Quer Madalena Salvação Barreto, no âmbito da sua Tese de Mestrado Timor do século XX : deportação, colonialismo e interações culturais , quer José António Cabrita, na preparação do seu livro Na lonjura de Timor, levaram a cabo buscas no Arquivo Histórico da Marinha e no Arquivo Histórico-Ultramarino, para tentarem localizar qualquer expediente ou documentação que respeitasse a algum Sargento Francisco Horta, mas em vão.

Também Adelino Rodrigues da Costa, autor de Os navios e os marinheiros portugueses em terra e nos mares de Timor confessa, desolado, na nota 450 do seu livro (pagª  194) “… A pedido de José Ramos Horta procurámos o processo individual de seu pai na Biblioteca Central da Marinha – Arquivo Histórico, mas sem sucesso”

Não se pode excluir que, quando escreveu Funu…, RH se tenha limitado a reproduzir, a propósito do senhor seu pai, uma lenda que corresse no seio da família.

E também será compreensível que, tendo convivido com militares portugueses que a 24 de abril de 1974 pugnavam por um Portugal uno e indivisível, defensor da civilização cristã e ocidental e, dois dias depois, deixaram de conseguir suportar os valores burgueses e se tornaram ferozes adversários do imperialismo capitalista, o jovem revolucionário RH se tenha convencido de que o passado é maleável e adaptável à evolução dos nossos interesses.

O que já se torna mais difícil de aceitar é que tenha conseguido ignorar, ao longo dos quase 40 anos que já leva a alimentar o “mito do pai marinheiro revolucionário”, que Francisco Horta não só saiu de Timor, voltando a Portugal, como, ao fim de um ano de estada, requer o regresso a Timor, onde vem a seguir uma carreira pouco consentânea com dissidências políticas. Mas, sobretudo, que a primeira chegada de Francisco Horta a Timor tenha ocorrido cinco anos antes da “revolta dos marinheiros”, que acontece no porto de Lisboa a 8 de setembro de 1936.

Talvez devido a estes antecedentes, o agora Presidente, repetente, da República Democrática de Timor-Leste continua a cultivar um estilo de quem não cura das minudências da factualidade. Tal reflete-se na entrevista a um canal de televisão, concedida aquando da recente visita oficial com que nos honrou, onde prestou os seguintes esclarecimentos:

A propósito da vaga de imigrantes timorenses (minutos 1,30 a 4).

Que conhece o problema de fundo, que é “um fenómeno muito frequente pelo mundo fora” – dado o contexto, é razoável presumir que se refere ao fenómeno das migrações clandestinas. Porém, ao descrever o “problema de fundo”, fala de candidatos à obtenção da nacionalidade portuguesa que, para acelerar o moroso processo, recorrem aos serviços de agências de viagens que: especulam no preço do bilhete de vinda, fornecem um bilhete de volta falso, cobram uma comissão para a obtenção de um emprego que não existe.

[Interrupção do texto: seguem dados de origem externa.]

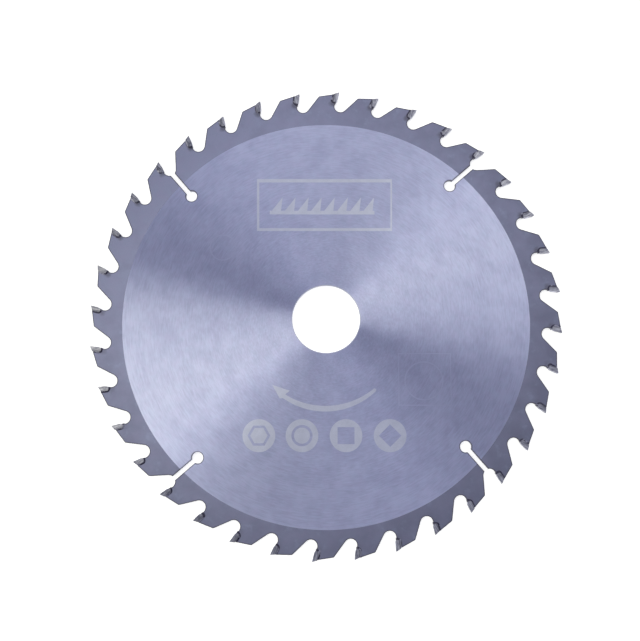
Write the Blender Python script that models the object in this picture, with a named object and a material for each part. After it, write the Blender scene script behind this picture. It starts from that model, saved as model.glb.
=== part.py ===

Ora, este quadro nada tem a ver com as práticas das redes de migração clandestina. Desde logo porque nada tem de clandestino; é feito às escâncaras. O que ressalta é a prática de vários crimes (especulação, burla…) cometidos no território da República Democrática de Timor-Leste, pelo que competiria às autoridades deste Estado tomar as medidas necessárias a pôr-lhes cobro.

A propósito do seu co-laureado Ximenes Belo (minutos 9 a 11).

Aqui, é forçoso reconhecer que a dimensão diplomática do cargo de supremo magistrado da nação timorense impede o seu actual titular de poder admitir: que Dili é um meio demasiado pequeno para que tais práticas, tão reiteradas e tão prolongadas no tempo não se tivessem tornado um segredo de polichinelo, “descoberto” por um tablóide holandês passados 20 anos; que, se nada se soubesse, seria de ter achado muito estranho que um Bispo, figura pública de projecção mundial, saudável, com 54 anos, que entrava em frenesim à vista de uma câmara ou de um microfone, se tenha subitamente calado e desaparecido; qualquer relação com as surdas lutas de poder que surgiram entre a Igreja, detentora de um efectivo poder fáctico, e os primeiros governos pós-independência, liderados por figuras que tinham desaparecido de Timor em 1975, com um poder meramente formal e dificilmente exercido.

Porém, ficar-se pelo muito respeito pelas vítimas e afirmar que só há três partes: estas, o Bispo e a Santa Sé, obliterando novamente o papel que deveria caber ao pilar Justiça do Estado Timorense, volta a deixar deste uma imagem muito negativa. E até a ideia, ao tanto querer driblar a realidade dos factos, de o seu país ser, porventura, um estado falhado, obra de dirigentes falhados, por muito dinheiro do petróleo que lhe despejem em cima.